Pasta shells filled with ricotta cheese filling baked in tomato sauce. Delicious vegetarian alternative, which will melt every pasta fan heart. Perfect family comfy food dish in my opinion. I am usually not a big fan of frozen meals, this recipe however is perfect to be frozen. It will taste as good as freshly done and is perfect dish for times where we all are getting busy and need something quick and delicious to be thrown into the oven. Do it in advance the day before and place it in the refrigerator and you will have a perfect lunch or dinner, with no bigger efforts.
Spinach leave salad with Ricotta and crispy bacon
  • fresh spinach leaves
  • 3-4 slices of bacon
  • ricotta cheese
  • 2 tablespoons olive oil
  • 2 tablespoons lemon juice
  • half teaspoon salt
  • some fresh grounded pepper
  • 1,5 teaspoons honey
  • 1 teaspoon french mustard
In a small bowl mix together olive oil, lemon juice, salt, pepper, honey and mustard. Fry the bacon and cut it in chunks. Place the spinach leaves in a bowl and drizzle 2/3 of the dressing over it, toss it quickly. Sprinkle bacon chunks and ricotta over it and drizzle the rest of the dressing.

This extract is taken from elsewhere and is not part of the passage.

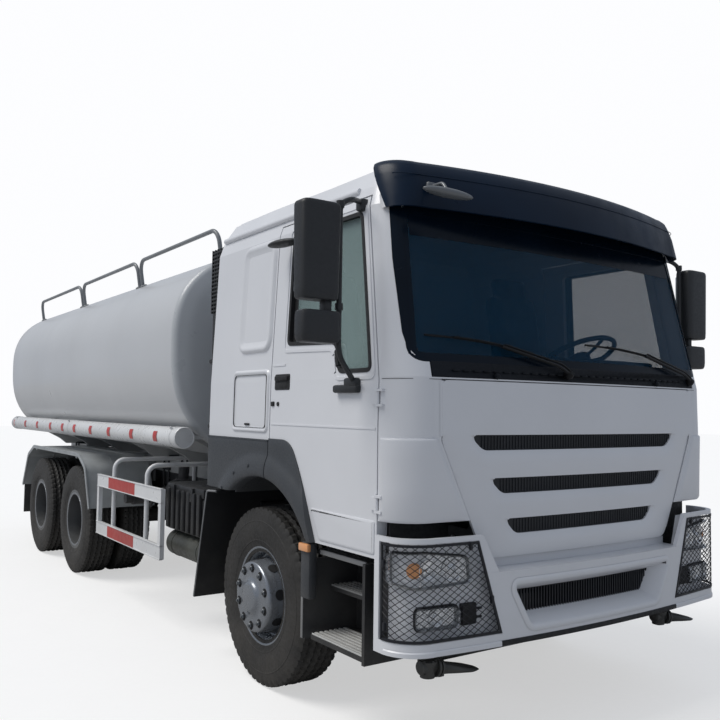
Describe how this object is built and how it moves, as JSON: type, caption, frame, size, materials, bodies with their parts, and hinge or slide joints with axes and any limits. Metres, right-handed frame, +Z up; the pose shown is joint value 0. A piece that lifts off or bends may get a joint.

Cheese filling pasta shells in tomato sauce

  • big pasta shells
  • tomato sauce in jar
  • ricotta cheese 
  • 2 eggs
  • grated cheddar cheese
  • grated parmesan cheese
  • grated mozzarella cheese
  • salt, pepper
Cook the pasta shells till almost done, set aside. Preheat the oven to 180C. Mix ricotta, eggs, hand full of cheddar, hand full of parmesan, salt and pepper till all well combined. Take your gratin dish and add some tablespoons of the tomato sauce on the bottom, distribute till all covered. Fill the pasta shells with ricotta filling and place them seam down till all gratin dish is filled. Pour the remaining tomato sauce over it, make sure all pasta shells are covered and sprinkle some of the mozzarella and cheddar cheese on top. Cook for about 30 minutes.